Specific protease mutation patterns are associated with oropharyngeal candidiasis in a New Orleans patient cohort of HIV-infected individuals|
Peter J. Hickman1 Robertino M. Mera; Janet E. Leigh; Paul L. Fidel Jr.; Allen R. Mock; William R. Gallaher & Ronald B. Luftig
HIV-1 protease gene sequences were obtained from peripheral blood, saliva or oral tissues of 35 HIV+ patients using nested amplification and manual sequencing of PCR products. Of the 35 HIV+ patients 9 had clinical oropharyngeal candidiasis (OPC) while 26 did not, and only 4 patients were on protease inhibitor (PI) therapy. These patients were collected prior to major use of HAART therapy in New Orleans, Louisiana.
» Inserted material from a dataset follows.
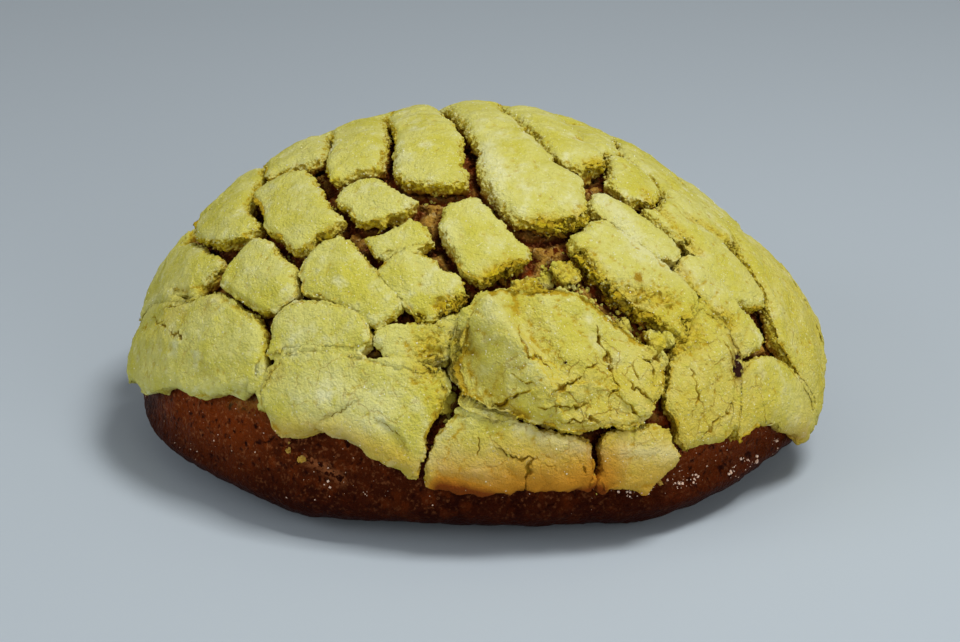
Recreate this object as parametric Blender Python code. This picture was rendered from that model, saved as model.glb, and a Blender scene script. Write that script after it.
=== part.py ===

Analysis of 172 amino acid sequences revealed unique patterns of mutation that were in most cases independent of the type of cell from which DNA was isolated and were, instead, primarily dependent on the individual patient. Principal component analysis indicated that approximately 50% of the variance of the amino acid replacements could be explained by patterns of change seen in only five patients. Significantly, 4 of these 5 patients were OPC+ indicating that patients with OPC are more likely to express a principal mutation pattern than patients without OPC (p = 0.002, Chi square). Dendrograms revealed that these five patients clustered separately from each other and from HIV-1LAI suggesting that principal mutation patterns as well as OPC are independent of viral evolution. In conclusion, prior to widespread use of PI therapy to combat HIV-1, patients with OPC exhibited unique patterns of amino acid replacements within the HIV-1 protease.